§ **Aim**
Could you write out the opening lines of the data, word for word, stopping after the line that contains "return min(beside_x, beside_y)"?

§ **Data**

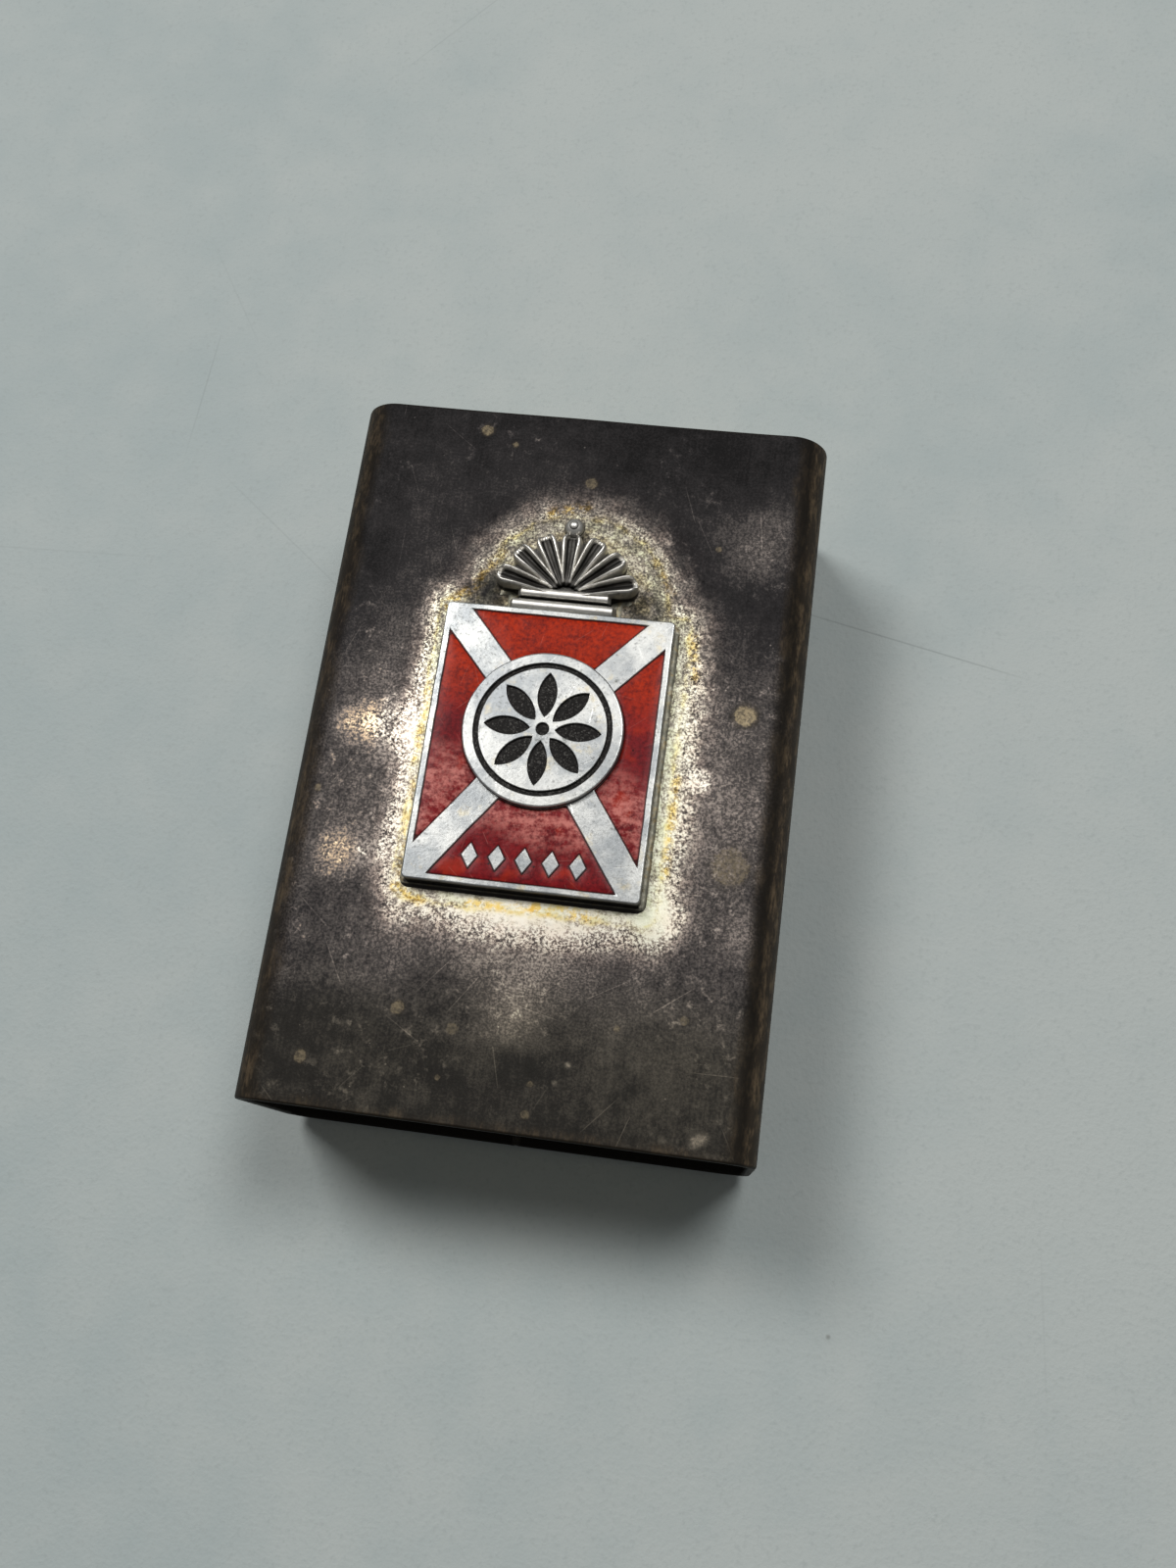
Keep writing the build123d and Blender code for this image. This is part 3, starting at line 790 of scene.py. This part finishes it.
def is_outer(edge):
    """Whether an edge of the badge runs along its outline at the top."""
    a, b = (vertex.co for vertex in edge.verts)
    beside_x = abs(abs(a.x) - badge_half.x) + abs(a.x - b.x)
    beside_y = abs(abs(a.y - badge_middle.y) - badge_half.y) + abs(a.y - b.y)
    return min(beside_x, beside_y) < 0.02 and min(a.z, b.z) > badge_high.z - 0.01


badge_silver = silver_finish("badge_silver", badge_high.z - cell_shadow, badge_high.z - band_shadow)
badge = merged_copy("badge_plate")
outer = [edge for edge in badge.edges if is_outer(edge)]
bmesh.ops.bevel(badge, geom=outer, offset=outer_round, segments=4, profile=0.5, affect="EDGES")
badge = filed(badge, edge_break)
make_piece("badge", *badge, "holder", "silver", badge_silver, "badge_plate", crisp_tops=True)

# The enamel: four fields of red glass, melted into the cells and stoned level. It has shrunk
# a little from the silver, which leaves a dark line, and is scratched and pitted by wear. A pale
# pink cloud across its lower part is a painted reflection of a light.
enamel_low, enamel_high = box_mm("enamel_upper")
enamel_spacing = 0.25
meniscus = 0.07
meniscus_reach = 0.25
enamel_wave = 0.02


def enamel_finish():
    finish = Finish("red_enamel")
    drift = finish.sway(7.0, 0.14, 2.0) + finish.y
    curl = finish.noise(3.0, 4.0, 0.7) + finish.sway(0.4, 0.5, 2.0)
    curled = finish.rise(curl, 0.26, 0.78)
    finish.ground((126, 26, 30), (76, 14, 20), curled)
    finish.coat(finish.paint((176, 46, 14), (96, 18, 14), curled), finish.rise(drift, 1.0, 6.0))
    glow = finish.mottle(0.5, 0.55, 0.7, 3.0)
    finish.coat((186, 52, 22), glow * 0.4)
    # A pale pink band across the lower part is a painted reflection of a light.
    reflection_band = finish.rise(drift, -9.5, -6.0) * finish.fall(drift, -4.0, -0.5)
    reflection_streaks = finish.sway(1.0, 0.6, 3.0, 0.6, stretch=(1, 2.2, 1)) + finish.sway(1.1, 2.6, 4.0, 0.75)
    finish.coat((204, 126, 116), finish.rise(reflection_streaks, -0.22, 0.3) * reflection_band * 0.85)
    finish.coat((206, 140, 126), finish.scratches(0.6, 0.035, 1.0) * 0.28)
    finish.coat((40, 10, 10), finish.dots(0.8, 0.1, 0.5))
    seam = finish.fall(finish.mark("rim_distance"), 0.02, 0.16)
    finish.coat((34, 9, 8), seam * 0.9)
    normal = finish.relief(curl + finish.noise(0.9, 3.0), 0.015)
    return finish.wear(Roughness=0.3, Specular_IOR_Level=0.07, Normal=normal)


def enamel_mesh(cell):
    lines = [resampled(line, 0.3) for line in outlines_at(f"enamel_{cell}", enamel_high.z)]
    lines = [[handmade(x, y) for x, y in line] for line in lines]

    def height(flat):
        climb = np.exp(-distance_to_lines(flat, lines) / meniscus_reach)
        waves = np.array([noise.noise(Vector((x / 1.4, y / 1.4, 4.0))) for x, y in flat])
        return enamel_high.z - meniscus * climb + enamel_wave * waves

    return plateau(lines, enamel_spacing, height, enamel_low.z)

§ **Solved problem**
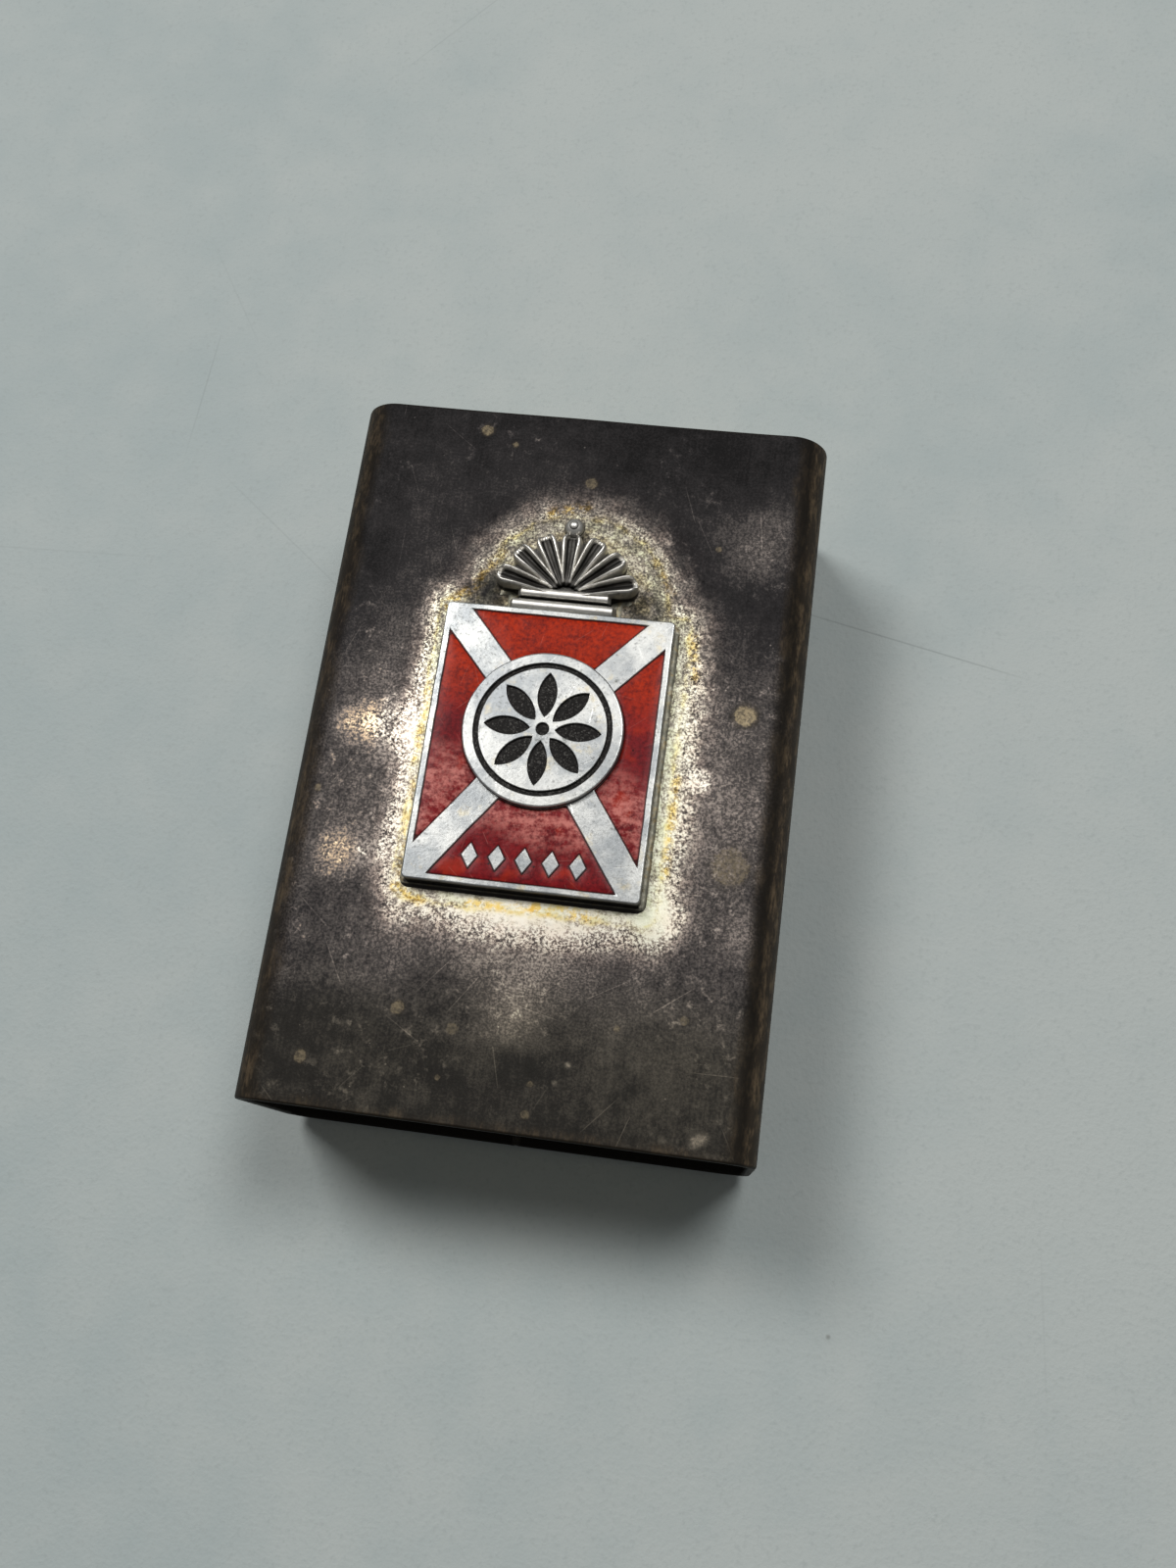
Keep writing the build123d and Blender code for this image. This is part 3, starting at line 790 of scene.py. This part finishes it.
def is_outer(edge):
    """Whether an edge of the badge runs along its outline at the top."""
    a, b = (vertex.co for vertex in edge.verts)
    beside_x = abs(abs(a.x) - badge_half.x) + abs(a.x - b.x)
    beside_y = abs(abs(a.y - badge_middle.y) - badge_half.y) + abs(a.y - b.y)
    return min(beside_x, beside_y) < 0.02 and min(a.z, b.z) > badge_high.z - 0.01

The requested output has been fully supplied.